-- BEGIN --
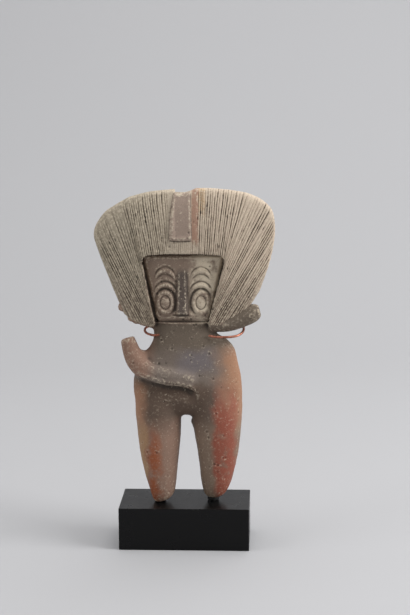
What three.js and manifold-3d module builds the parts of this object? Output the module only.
// A small terracotta figure of a woman with a wide, fan-shaped, combed headdress.
// She stands on a low black socle. Millimetres, +Z up, front towards -Y.
// The origin is the centre of the socle's underside. Left and right are the viewer's.
import * as THREE from 'three';
import { mergeVertices } from 'three/addons/utils/BufferGeometryUtils.js';
import Module from 'manifold-3d';

const wasm = await Module();
wasm.setup();

// Driving dimensions
const gap = 0.3;
const socle = { width: 68, depth: 35, height: 22.5, edge: 0.4 };
const pad = { radius: 3.1, height: 1.9, leftX: -13.4, rightX: 14.8, y: -0.9 };
const wire = { radius: 0.65, sides: 8, steps: 60 };
const hair = { strands: 48, comb: 0.55, front: 6.2, back: 4.4, rim: 2.1 };
const face = { bottom: 118.6, top: 154.6, halfWidth: 18.5, plane: -5.4 };
const strip = { left: -5.8, right: 4.6, bottom: 161, proud: 1.2 };
// The worn notch in the rim over the strip, as an outline from the front. Its floor rises to the right.
const notch = {
  outline: [[-4.1, 185.7], [1, 185.6], [3.8, 186.4], [7.3, 187.9], [7.3, 192], [-4.1, 192]],
  reach: 30,
};

// Each station of a body mass gives its level, its left and right edge and its front and back.
const torsoStations = [
  { z: 69, left: -10, right: 14, front: -2.5, back: 2.5 },
  { z: 70.2, left: -18, right: 22, front: -6, back: 6 },
  { z: 74, left: -24.6, right: 28.6, front: -9, back: 8.6 },
  { z: 79, left: -26.6, right: 30.4, front: -10.9, back: 10 },
  { z: 84, left: -27, right: 30.4, front: -11.5, back: 10.6 },
  { z: 91, left: -26.4, right: 29.6, front: -10.4, back: 9.6 },
  { z: 99, left: -22.5, right: 27.8, front: -9.2, back: 8.8 },
  { z: 105, left: -18.4, right: 26.3, front: -8.2, back: 8.2 },
  { z: 109.5, left: -16.2, right: 22, front: -7.2, back: 7.6 },
  { z: 113, left: -15.8, right: 15.8, front: -6.4, back: 7 },
  { z: 123, left: -14.6, right: 14.8, front: -5, back: 6.5 },
];
const leftLegStations = [
  { z: 88, left: -22, right: -5, front: -7, back: 7.5 },
  { z: 82, left: -25.4, right: -3, front: -10.2, back: 12 },
  { z: 73, left: -26.2, right: -1.9, front: -11.6, back: 13.4 },
  { z: 65, left: -25.6, right: -1.8, front: -12, back: 12.4 },
  { z: 57, left: -24.7, right: -2, front: -11.9, back: 10.8 },
  { z: 47, left: -23.5, right: -3, front: -11.6, back: 9.2 },
  { z: 34, left: -20.3, right: -4.4, front: -10.8, back: 6.2 },
  { z: 27, left: -18.1, right: -5.4, front: -9.9, back: 3.6 },
  { z: 24, left: -16.8, right: -8.6, front: -8.9, back: 1.4 },
  { z: 22.9, left: -15.9, right: -12.4, front: -7.6, back: -4.6 },
];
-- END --
• Brief
Repeat the data precisely, line by line.

• Response to this exercise
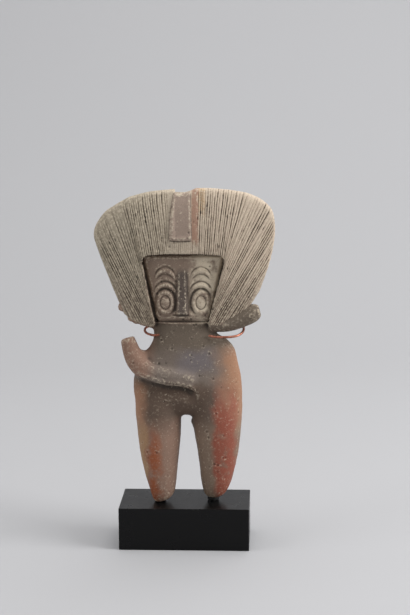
What three.js and manifold-3d module builds the parts of this object? Output the module only.
// A small terracotta figure of a woman with a wide, fan-shaped, combed headdress.
// She stands on a low black socle. Millimetres, +Z up, front towards -Y.
// The origin is the centre of the socle's underside. Left and right are the viewer's.
import * as THREE from 'three';
import { mergeVertices } from 'three/addons/utils/BufferGeometryUtils.js';
import Module from 'manifold-3d';

const wasm = await Module();
wasm.setup();

// Driving dimensions
const gap = 0.3;
const socle = { width: 68, depth: 35, height: 22.5, edge: 0.4 };
const pad = { radius: 3.1, height: 1.9, leftX: -13.4, rightX: 14.8, y: -0.9 };
const wire = { radius: 0.65, sides: 8, steps: 60 };
const hair = { strands: 48, comb: 0.55, front: 6.2, back: 4.4, rim: 2.1 };
const face = { bottom: 118.6, top: 154.6, halfWidth: 18.5, plane: -5.4 };
const strip = { left: -5.8, right: 4.6, bottom: 161, proud: 1.2 };
// The worn notch in the rim over the strip, as an outline from the front. Its floor rises to the right.
const notch = {
  outline: [[-4.1, 185.7], [1, 185.6], [3.8, 186.4], [7.3, 187.9], [7.3, 192], [-4.1, 192]],
  reach: 30,
};

// Each station of a body mass gives its level, its left and right edge and its front and back.
const torsoStations = [
  { z: 69, left: -10, right: 14, front: -2.5, back: 2.5 },
  { z: 70.2, left: -18, right: 22, front: -6, back: 6 },
  { z: 74, left: -24.6, right: 28.6, front: -9, back: 8.6 },
  { z: 79, left: -26.6, right: 30.4, front: -10.9, back: 10 },
  { z: 84, left: -27, right: 30.4, front: -11.5, back: 10.6 },
  { z: 91, left: -26.4, right: 29.6, front: -10.4, back: 9.6 },
  { z: 99, left: -22.5, right: 27.8, front: -9.2, back: 8.8 },
  { z: 105, left: -18.4, right: 26.3, front: -8.2, back: 8.2 },
  { z: 109.5, left: -16.2, right: 22, front: -7.2, back: 7.6 },
  { z: 113, left: -15.8, right: 15.8, front: -6.4, back: 7 },
  { z: 123, left: -14.6, right: 14.8, front: -5, back: 6.5 },
];
const leftLegStations = [
  { z: 88, left: -22, right: -5, front: -7, back: 7.5 },
  { z: 82, left: -25.4, right: -3, front: -10.2, back: 12 },
  { z: 73, left: -26.2, right: -1.9, front: -11.6, back: 13.4 },
  { z: 65, left: -25.6, right: -1.8, front: -12, back: 12.4 },
  { z: 57, left: -24.7, right: -2, front: -11.9, back: 10.8 },
  { z: 47, left: -23.5, right: -3, front: -11.6, back: 9.2 },
  { z: 34, left: -20.3, right: -4.4, front: -10.8, back: 6.2 },
  { z: 27, left: -18.1, right: -5.4, front: -9.9, back: 3.6 },
  { z: 24, left: -16.8, right: -8.6, front: -8.9, back: 1.4 },
  { z: 22.9, left: -15.9, right: -12.4, front: -7.6, back: -4.6 },
];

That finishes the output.